LONDON (Reuters) – British banks Barclays (BARC.L) and Lloyds (LLOY.L), and Italy’s Banco BPM (BAMI.MI) have fared worst in the latest European Union wide “stress test” of top lenders’ resilience to simulated market shocks.
The European Banking Authority (EBA), the EU’s banking watchdog, published the results for 48 banks on Friday in its toughest test since 2009, when it began the exercise to identify any capital holes and avoid potential government bailouts.
Analysts have said that banks failing to complete the “adverse” or toughest part of the test without preserving a capital ratio of well above 5.5 percent, when all new and planned capital rules are applied, risk having to raise more capital or sell risky assets.
While none of those tested broke below 5.5 percent, Barclays ended with 6.37 percent, Banco BPM with 6.67 percent, and Lloyds with 6.8 percent. Italy’s UBI ended with 7.46 percent.
The Bank of England said that the UK banks tested showed they could absorb the effect of the EBA stress scenario in their capital buffers.
Capital at the British banks was particularly hit due to their exposure to credit other than secured loans like mortgages. Britain’s banks are also awaiting next month’s results of a separate annual stress test by the Bank of England.
The EBA said the adverse scenario dented the core equity capital ratio across the 48 banks tested by 395 basis points when all new and planned capital rules are applied, higher than in the last test in 2016 due to credit losses.
“The outcome of the stress test shows that banks’ efforts to build up their capital base in the recent years have contributed to strengthening their resilience and capacity to withstand the severe shocks and material capital impacts of the 2018 exercise,” Mario Quagliariello, director of economic analysis at the EBA, said.

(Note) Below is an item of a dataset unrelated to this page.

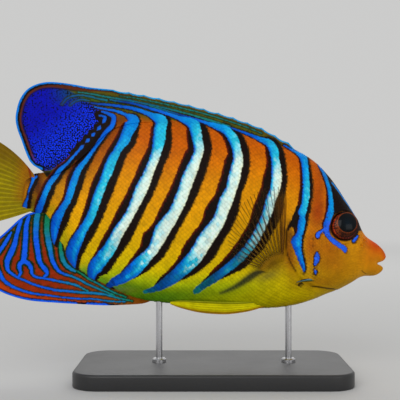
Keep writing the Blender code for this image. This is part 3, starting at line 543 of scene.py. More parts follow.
def lay_bars(seen, lines, paint, fringed=True):
    """Adds bars to the paint: how deep each point lies in blue and in black, and their colours."""
    for line in lines:
        low, high = line[:, :2].min(axis=0) - BAR_REACH, line[:, :2].max(axis=0) + BAR_REACH
        near = np.flatnonzero(((seen > low) & (seen < high)).all(axis=1))
        for part in np.array_split(near, max(1, len(near) // BAR_CHUNK)):
            if not len(part):
                continue
            away, side, place = line_distance(seen[part], line[:, :2])
            first = np.minimum(place.astype(int), len(line) - 2)
            share = (place - first)[:, None]
            half, rear, front, tone = (line[first] * (1 - share) + line[first + 1] * share)[:, 2:].T
            ahead = side < 0
            own_border = np.where(ahead, front, rear)
            blue = (half - away) * PHOTO_PIXEL
            border = (half + own_border - away) * PHOTO_PIXEL
            across = np.where(ahead, away, -away)
            tone = bar_tone(tone, half, across, smooth(212, 236, seen[part, 1]))
            creamy = smooth(1.3, 0.1, (half - across) * PHOTO_PIXEL) * smooth(4.3, 4.9, tone) * 0.75
            creamy = creamy * (tone < BAR_WHITE + 0.5)
            closer = blue > paint["blue"][part]
            for name, value in (("tone", tone), ("cream", creamy), ("blue", blue)):
                paint[name][part] = np.where(closer, value, paint[name][part])
            outer = (border > paint["border"][part])[:, None]
            fringe = smooth(0.75, -0.1, border)[:, None] * np.where(ahead, 0.9, 1.0)[:, None]
            tint = np.where(ahead[:, None], OLIVE_FRINGE, RED_FRINGE)
            edged = mix(BLACK, tint, fringe * smooth(1.2, 2.6, own_border)[:, None])
            paint["edge"][part] = np.where(outer, edged if fringed else BLACK, paint["edge"][part])
            softened = np.where(ahead & (border > -4), border * SOFT_FRONT, border)
            paint["border"][part] = np.maximum(softened, paint["border"][part])
    return paint


def empty_paint(count):
    """No markings yet: everything far outside every bar and line."""
    return {
        "blue": np.full(count, FAR_OUT), "border": np.full(count, FAR_OUT), "tone": np.full(count, 2.0),
        "ground": np.zeros((count, 3)), "edge": np.tile(BLACK, (count, 1)), "mottle": np.zeros(count),
        "cream": np.zeros(count), "wash": np.zeros(count), "tint": np.ones(count), "crease_shade": np.zeros(count),
    }


def blue_over(paint, depth, tone):
    """Lays a blue of some tone where it lies deeper than the blue that is there."""
    paint["tone"] = np.where(depth > paint["blue"], tone, paint["tone"])
    paint["blue"] = np.maximum(paint["blue"], depth)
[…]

While there was no pass/fail mark, supervisors will use the test results to determine how much capital banks should be holding or which risky assets should be sold.
The latest EBA test measured banks’ ability to withstand theoretical market shocks like a rise in political uncertainty against a backdrop of falling economic growth, a disorderly Brexit or a sell-off in government bonds and property.
Europe’s banks still lag U.S. counterparts in profitability, quality of loans and cost discipline and the region’s banking index .SX7P has lost more than 20 percent this year.
Thirty-three of the banks in the test are in the euro zone, where the main supervisor is the European Central Bank, which is separately testing a further 60 smaller banks. Some of these are struggling, but their results will not be published.